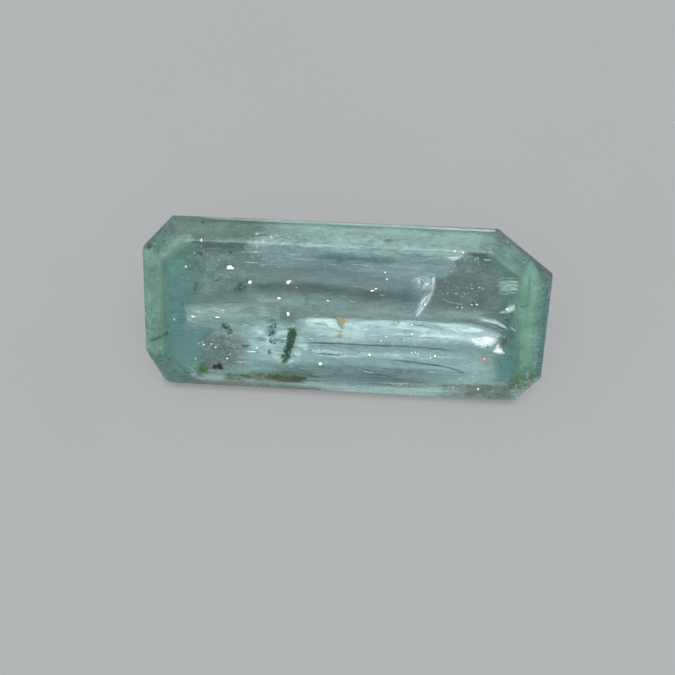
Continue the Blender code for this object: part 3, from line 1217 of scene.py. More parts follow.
# %% The left clouds
LEFT_CLOUDS = {
    "left_cloud": (
        0.22,
        ((-4.75, 1.95), (-4.46, 2.20), (-3.89, 2.30), (-3.09, 2.25), (-2.60, 2.00),
         (-2.50, 1.50), (-2.30, 0.90), (-2.30, 0.45), (-3.56, 0.25), (-4.60, 0.20)),
        rgba(0.50, 0.74, 0.66), rgba(0.20, 0.36, 0.30), (0.30, 0.92), (7.0, 8.0, 8.0), (0.10, 1.0),
    ),
    "milk_wide": (
        0.22,
        ((-4.75, 0.20), (-3.92, 0.38), (-3.20, 0.44), (-2.40, 0.40), (-1.70, 0.20),
         (-1.70, -0.24), (-2.70, -0.40), (-3.40, -0.44), (-4.60, -0.50)),
        rgba(0.76, 1.00, 0.97), rgba(0.48, 0.76, 0.71), (0.40, 0.95), (2.4, 9.0, 9.0), (0.10, 1.0),
    ),
    "left_pool": (
        0.16,
        ((-5.44, -0.50), (-4.80, -0.42), (-4.54, -0.39), (-4.19, -0.34), (-3.76, -0.28),
         (-3.54, -0.35), (-3.50, -0.60), (-3.90, -0.80), (-4.05, -1.10), (-3.80, -1.51),
         (-3.80, -1.98), (-4.55, -2.10), (-5.13, -2.05), (-5.44, -1.38)),
        rgba(0.18, 0.45, 0.41), rgba(0.22, 0.51, 0.46), (0.55, 0.88), (2.0, 3.0, 3.0), (0.35, 1.0),
    ),
    "left_lens": (
        0.19,
        ((-4.18, -0.73), (-3.89, -0.56), (-3.46, -0.58), (-2.94, -0.83), (-2.62, -1.06),
         (-2.88, -1.25), (-3.49, -1.38), (-4.01, -1.25)),
        rgba(0.66, 0.72, 0.72), rgba(0.26, 0.38, 0.38), (0.30, 0.95), (9.0, 11.0, 11.0), (0.20, 1.0),
    ),
    "left_shadow": (
        0.28,
        ((-4.30, -0.60), (-3.50, -0.40), (-2.90, -0.70), (-2.50, -1.20), (-2.50, -1.80),
         (-3.00, -2.26), (-4.60, -2.30)),
        rgba(0.33, 0.46, 0.42), rgba(0.24, 0.36, 0.33), (0.50, 0.92), (5.0, 8.0, 8.0), (0.05, 1.0),
    ),
}
veils(LEFT_CLOUDS, draw)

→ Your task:
Copy out the whole listing exactly as written.

→ Solution for this problem:
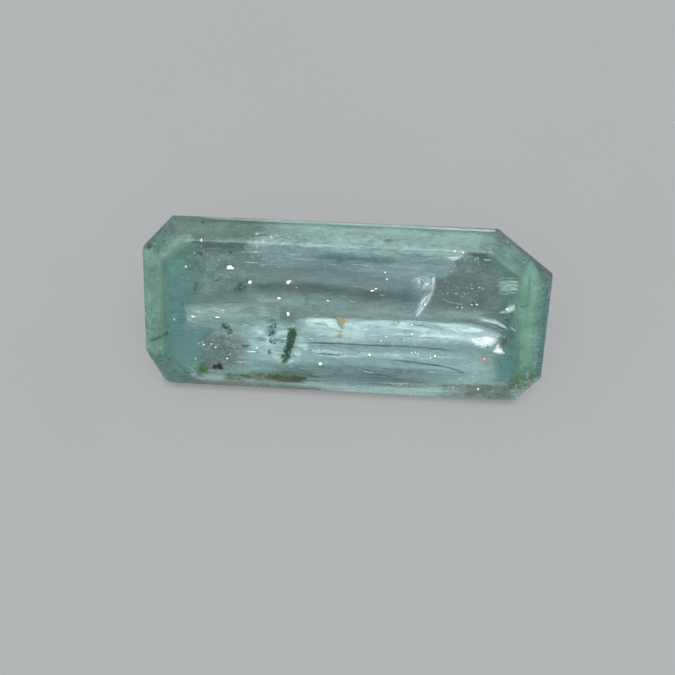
Continue the Blender code for this object: part 3, from line 1217 of scene.py. More parts follow.
# %% The left clouds
LEFT_CLOUDS = {
    "left_cloud": (
        0.22,
        ((-4.75, 1.95), (-4.46, 2.20), (-3.89, 2.30), (-3.09, 2.25), (-2.60, 2.00),
         (-2.50, 1.50), (-2.30, 0.90), (-2.30, 0.45), (-3.56, 0.25), (-4.60, 0.20)),
        rgba(0.50, 0.74, 0.66), rgba(0.20, 0.36, 0.30), (0.30, 0.92), (7.0, 8.0, 8.0), (0.10, 1.0),
    ),
    "milk_wide": (
        0.22,
        ((-4.75, 0.20), (-3.92, 0.38), (-3.20, 0.44), (-2.40, 0.40), (-1.70, 0.20),
         (-1.70, -0.24), (-2.70, -0.40), (-3.40, -0.44), (-4.60, -0.50)),
        rgba(0.76, 1.00, 0.97), rgba(0.48, 0.76, 0.71), (0.40, 0.95), (2.4, 9.0, 9.0), (0.10, 1.0),
    ),
    "left_pool": (
        0.16,
        ((-5.44, -0.50), (-4.80, -0.42), (-4.54, -0.39), (-4.19, -0.34), (-3.76, -0.28),
         (-3.54, -0.35), (-3.50, -0.60), (-3.90, -0.80), (-4.05, -1.10), (-3.80, -1.51),
         (-3.80, -1.98), (-4.55, -2.10), (-5.13, -2.05), (-5.44, -1.38)),
        rgba(0.18, 0.45, 0.41), rgba(0.22, 0.51, 0.46), (0.55, 0.88), (2.0, 3.0, 3.0), (0.35, 1.0),
    ),
    "left_lens": (
        0.19,
        ((-4.18, -0.73), (-3.89, -0.56), (-3.46, -0.58), (-2.94, -0.83), (-2.62, -1.06),
         (-2.88, -1.25), (-3.49, -1.38), (-4.01, -1.25)),
        rgba(0.66, 0.72, 0.72), rgba(0.26, 0.38, 0.38), (0.30, 0.95), (9.0, 11.0, 11.0), (0.20, 1.0),
    ),
    "left_shadow": (
        0.28,
        ((-4.30, -0.60), (-3.50, -0.40), (-2.90, -0.70), (-2.50, -1.20), (-2.50, -1.80),
         (-3.00, -2.26), (-4.60, -2.30)),
        rgba(0.33, 0.46, 0.42), rgba(0.24, 0.36, 0.33), (0.50, 0.92), (5.0, 8.0, 8.0), (0.05, 1.0),
    ),
}
veils(LEFT_CLOUDS, draw)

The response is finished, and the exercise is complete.